YOUR OBJECTIVE:
Only one span of the listing below is wanted: the lines from the one with "backing_sheet();" through the one with "obj.parent = empty", reproduced exactly, both ends kept.

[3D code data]

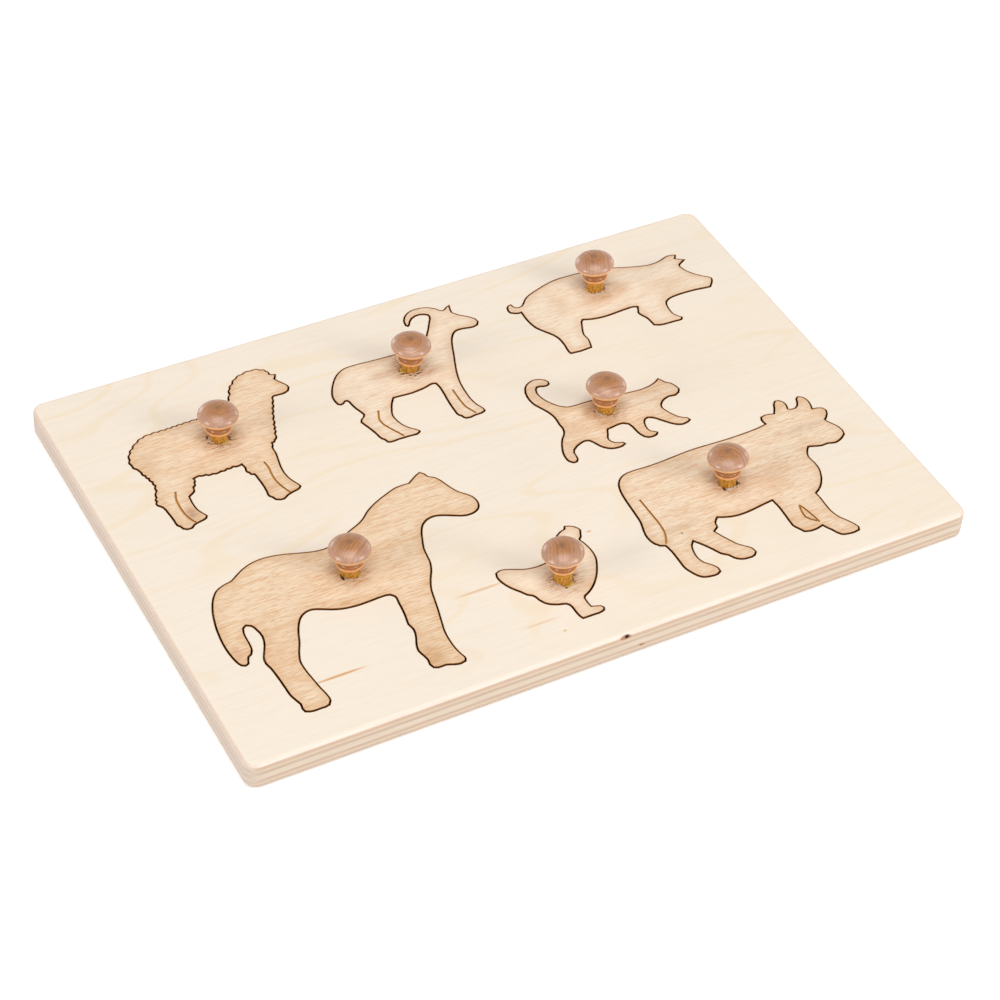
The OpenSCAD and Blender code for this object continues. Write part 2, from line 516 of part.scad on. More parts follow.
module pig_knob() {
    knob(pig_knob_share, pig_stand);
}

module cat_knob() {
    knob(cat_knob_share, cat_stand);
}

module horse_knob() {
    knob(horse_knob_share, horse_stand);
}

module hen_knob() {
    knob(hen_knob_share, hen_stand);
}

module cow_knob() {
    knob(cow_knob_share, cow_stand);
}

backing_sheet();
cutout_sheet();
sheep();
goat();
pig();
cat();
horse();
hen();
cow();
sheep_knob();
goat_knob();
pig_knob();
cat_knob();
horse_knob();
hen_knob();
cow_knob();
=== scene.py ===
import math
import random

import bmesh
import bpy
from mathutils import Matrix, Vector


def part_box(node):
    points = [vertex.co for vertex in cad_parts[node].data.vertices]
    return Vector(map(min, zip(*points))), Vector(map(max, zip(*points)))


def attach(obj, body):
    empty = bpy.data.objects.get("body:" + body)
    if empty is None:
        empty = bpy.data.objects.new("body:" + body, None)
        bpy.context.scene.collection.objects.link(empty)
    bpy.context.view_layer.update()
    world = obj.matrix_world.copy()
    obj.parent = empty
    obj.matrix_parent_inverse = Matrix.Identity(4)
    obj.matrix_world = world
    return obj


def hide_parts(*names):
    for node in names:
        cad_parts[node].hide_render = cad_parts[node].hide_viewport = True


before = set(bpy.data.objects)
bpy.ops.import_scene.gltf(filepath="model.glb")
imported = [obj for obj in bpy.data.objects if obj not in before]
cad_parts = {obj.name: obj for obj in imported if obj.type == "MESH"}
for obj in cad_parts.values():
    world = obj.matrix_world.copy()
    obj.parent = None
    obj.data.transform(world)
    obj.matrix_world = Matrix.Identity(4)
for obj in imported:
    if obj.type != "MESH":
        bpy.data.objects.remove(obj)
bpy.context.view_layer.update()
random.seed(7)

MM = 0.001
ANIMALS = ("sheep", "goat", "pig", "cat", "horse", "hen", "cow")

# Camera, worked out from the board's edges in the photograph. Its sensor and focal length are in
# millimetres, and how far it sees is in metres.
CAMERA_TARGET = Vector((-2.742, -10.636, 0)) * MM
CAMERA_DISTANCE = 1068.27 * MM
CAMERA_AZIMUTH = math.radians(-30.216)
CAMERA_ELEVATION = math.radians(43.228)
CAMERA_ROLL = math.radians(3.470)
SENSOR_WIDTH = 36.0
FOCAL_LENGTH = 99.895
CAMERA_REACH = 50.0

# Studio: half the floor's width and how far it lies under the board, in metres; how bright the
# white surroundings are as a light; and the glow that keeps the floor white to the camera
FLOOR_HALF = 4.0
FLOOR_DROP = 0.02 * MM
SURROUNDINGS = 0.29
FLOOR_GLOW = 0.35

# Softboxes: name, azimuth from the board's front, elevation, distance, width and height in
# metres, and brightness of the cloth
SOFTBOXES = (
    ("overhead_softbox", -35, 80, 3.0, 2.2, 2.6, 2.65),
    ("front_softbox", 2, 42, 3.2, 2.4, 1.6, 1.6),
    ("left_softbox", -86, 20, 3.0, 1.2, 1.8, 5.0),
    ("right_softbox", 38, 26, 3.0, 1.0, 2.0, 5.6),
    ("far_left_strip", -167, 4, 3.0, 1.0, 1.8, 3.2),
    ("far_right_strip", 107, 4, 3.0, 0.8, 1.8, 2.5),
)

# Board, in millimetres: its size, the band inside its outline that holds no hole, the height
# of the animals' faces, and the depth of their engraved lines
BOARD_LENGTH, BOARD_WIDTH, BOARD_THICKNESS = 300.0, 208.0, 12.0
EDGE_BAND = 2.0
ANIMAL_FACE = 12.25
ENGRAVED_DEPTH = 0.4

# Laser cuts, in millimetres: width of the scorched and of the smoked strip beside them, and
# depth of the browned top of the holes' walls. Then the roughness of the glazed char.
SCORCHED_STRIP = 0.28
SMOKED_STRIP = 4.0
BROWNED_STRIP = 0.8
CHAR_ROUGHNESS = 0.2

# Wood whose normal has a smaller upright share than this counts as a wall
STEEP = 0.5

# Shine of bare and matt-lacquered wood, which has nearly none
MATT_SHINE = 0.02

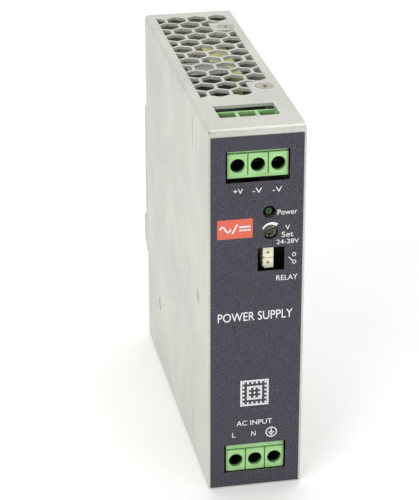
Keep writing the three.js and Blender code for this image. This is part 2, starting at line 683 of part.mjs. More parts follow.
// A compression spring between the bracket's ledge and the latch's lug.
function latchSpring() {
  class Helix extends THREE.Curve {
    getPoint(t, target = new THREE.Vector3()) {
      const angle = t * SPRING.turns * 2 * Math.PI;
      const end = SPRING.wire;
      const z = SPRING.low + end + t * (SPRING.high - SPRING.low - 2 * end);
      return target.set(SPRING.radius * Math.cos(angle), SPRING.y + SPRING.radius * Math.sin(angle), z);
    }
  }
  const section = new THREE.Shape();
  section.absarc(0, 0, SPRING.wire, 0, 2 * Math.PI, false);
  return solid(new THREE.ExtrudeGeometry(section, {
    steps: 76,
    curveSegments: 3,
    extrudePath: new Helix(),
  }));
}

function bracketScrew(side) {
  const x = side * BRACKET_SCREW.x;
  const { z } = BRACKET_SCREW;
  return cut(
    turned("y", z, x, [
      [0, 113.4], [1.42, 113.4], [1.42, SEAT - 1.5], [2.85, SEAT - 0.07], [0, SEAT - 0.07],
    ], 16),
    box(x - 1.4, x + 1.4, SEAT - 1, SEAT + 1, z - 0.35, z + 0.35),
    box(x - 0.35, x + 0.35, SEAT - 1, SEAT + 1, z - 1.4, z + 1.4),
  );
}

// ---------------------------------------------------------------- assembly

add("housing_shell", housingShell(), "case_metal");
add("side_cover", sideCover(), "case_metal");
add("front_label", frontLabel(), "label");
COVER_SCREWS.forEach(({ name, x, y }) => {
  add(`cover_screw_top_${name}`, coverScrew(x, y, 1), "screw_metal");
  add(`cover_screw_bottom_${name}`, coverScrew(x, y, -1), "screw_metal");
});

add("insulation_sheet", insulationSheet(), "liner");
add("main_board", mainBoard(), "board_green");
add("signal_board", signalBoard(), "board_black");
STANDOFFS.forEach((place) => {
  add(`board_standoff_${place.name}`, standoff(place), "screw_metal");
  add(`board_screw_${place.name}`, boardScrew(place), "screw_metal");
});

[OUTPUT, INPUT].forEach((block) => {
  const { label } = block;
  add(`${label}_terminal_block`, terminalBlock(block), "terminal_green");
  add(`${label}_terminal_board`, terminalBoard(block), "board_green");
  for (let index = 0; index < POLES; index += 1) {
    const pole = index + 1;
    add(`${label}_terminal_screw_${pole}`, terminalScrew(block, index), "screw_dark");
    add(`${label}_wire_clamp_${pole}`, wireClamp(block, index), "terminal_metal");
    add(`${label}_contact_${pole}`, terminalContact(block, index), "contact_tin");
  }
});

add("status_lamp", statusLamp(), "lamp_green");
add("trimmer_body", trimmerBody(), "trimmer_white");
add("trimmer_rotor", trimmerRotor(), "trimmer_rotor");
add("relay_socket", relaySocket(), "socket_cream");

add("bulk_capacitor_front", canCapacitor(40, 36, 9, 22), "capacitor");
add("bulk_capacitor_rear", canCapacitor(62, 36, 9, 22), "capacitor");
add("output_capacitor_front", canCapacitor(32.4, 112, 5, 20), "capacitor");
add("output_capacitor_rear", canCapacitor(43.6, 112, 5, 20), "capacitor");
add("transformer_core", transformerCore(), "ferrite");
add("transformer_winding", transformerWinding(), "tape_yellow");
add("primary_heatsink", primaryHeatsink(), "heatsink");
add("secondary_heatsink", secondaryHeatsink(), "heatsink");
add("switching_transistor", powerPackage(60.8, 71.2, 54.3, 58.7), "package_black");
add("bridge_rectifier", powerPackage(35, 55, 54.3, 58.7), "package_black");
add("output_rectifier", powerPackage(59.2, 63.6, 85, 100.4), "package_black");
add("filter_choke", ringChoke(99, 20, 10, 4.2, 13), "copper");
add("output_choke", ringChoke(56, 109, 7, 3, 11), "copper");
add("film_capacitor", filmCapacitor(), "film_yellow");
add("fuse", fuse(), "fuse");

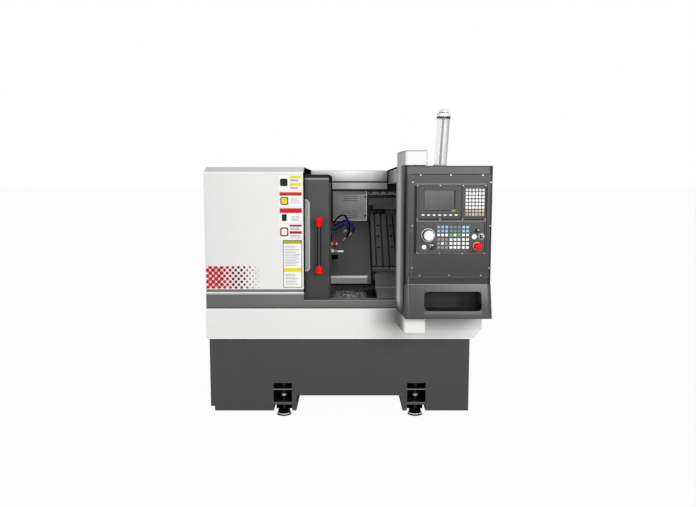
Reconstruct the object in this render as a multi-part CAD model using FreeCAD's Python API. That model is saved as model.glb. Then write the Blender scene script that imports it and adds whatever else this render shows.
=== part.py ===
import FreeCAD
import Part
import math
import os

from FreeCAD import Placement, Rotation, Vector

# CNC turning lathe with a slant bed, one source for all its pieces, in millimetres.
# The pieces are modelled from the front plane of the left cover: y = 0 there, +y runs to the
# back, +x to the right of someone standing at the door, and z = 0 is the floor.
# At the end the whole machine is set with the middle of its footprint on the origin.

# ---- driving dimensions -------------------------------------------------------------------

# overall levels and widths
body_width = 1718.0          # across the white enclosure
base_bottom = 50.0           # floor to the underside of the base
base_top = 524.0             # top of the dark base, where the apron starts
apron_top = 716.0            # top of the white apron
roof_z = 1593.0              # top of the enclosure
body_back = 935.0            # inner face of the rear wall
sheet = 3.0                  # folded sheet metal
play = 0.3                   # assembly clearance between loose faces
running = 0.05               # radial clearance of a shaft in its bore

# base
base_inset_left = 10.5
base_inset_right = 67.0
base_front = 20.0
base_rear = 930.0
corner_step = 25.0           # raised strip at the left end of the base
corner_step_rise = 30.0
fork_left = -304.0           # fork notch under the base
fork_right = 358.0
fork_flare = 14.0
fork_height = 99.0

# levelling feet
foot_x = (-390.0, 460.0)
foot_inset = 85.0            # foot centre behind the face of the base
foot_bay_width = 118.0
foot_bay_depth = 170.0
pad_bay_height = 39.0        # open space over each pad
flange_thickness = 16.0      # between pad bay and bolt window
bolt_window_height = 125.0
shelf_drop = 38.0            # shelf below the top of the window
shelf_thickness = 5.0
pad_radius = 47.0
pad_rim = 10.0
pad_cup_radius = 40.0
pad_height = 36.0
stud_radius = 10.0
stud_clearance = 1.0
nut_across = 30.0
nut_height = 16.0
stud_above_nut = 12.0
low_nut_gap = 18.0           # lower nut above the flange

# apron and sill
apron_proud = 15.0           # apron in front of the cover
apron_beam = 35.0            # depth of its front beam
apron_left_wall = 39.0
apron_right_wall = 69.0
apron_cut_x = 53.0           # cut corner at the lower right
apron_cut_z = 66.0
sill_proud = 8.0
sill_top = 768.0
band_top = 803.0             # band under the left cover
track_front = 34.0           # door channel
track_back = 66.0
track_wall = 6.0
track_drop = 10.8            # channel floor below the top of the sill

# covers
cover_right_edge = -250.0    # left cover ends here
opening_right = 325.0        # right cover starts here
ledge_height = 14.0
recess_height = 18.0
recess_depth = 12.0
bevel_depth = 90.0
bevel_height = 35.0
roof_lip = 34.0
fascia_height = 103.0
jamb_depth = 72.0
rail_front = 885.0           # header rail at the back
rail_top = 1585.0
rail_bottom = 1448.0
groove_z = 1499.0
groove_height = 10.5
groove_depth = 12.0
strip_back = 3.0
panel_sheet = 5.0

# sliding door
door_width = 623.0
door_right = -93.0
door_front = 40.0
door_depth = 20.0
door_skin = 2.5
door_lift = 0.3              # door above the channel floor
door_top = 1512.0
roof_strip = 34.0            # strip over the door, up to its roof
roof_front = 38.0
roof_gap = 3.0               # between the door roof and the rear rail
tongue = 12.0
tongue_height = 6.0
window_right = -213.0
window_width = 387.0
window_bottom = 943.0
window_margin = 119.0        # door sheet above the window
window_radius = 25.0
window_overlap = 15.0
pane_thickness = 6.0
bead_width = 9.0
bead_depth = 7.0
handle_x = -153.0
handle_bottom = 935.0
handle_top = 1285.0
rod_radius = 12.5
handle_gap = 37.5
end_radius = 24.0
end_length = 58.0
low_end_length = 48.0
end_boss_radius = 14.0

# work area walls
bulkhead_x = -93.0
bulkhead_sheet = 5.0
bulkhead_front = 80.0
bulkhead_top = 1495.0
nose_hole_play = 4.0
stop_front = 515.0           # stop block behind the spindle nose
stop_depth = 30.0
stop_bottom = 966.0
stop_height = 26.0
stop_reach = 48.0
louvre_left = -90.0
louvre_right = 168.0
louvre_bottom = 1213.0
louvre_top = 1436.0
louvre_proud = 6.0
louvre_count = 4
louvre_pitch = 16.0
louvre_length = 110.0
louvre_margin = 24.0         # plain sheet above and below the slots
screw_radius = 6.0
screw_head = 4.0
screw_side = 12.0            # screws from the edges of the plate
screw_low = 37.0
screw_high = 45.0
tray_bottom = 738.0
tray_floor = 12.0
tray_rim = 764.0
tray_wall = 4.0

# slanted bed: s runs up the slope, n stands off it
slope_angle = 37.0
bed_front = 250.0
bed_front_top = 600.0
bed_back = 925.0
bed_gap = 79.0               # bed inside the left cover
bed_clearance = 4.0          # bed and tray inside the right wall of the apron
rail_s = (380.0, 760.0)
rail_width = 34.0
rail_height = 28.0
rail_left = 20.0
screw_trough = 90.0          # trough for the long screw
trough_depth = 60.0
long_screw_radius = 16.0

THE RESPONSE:
backing_sheet();
cutout_sheet();
sheep();
goat();
pig();
cat();
horse();
hen();
cow();
sheep_knob();
goat_knob();
pig_knob();
cat_knob();
horse_knob();
hen_knob();
cow_knob();
=== scene.py ===
import math
import random

import bmesh
import bpy
from mathutils import Matrix, Vector


def part_box(node):
    points = [vertex.co for vertex in cad_parts[node].data.vertices]
    return Vector(map(min, zip(*points))), Vector(map(max, zip(*points)))


def attach(obj, body):
    empty = bpy.data.objects.get("body:" + body)
    if empty is None:
        empty = bpy.data.objects.new("body:" + body, None)
        bpy.context.scene.collection.objects.link(empty)
    bpy.context.view_layer.update()
    world = obj.matrix_world.copy()
    obj.parent = empty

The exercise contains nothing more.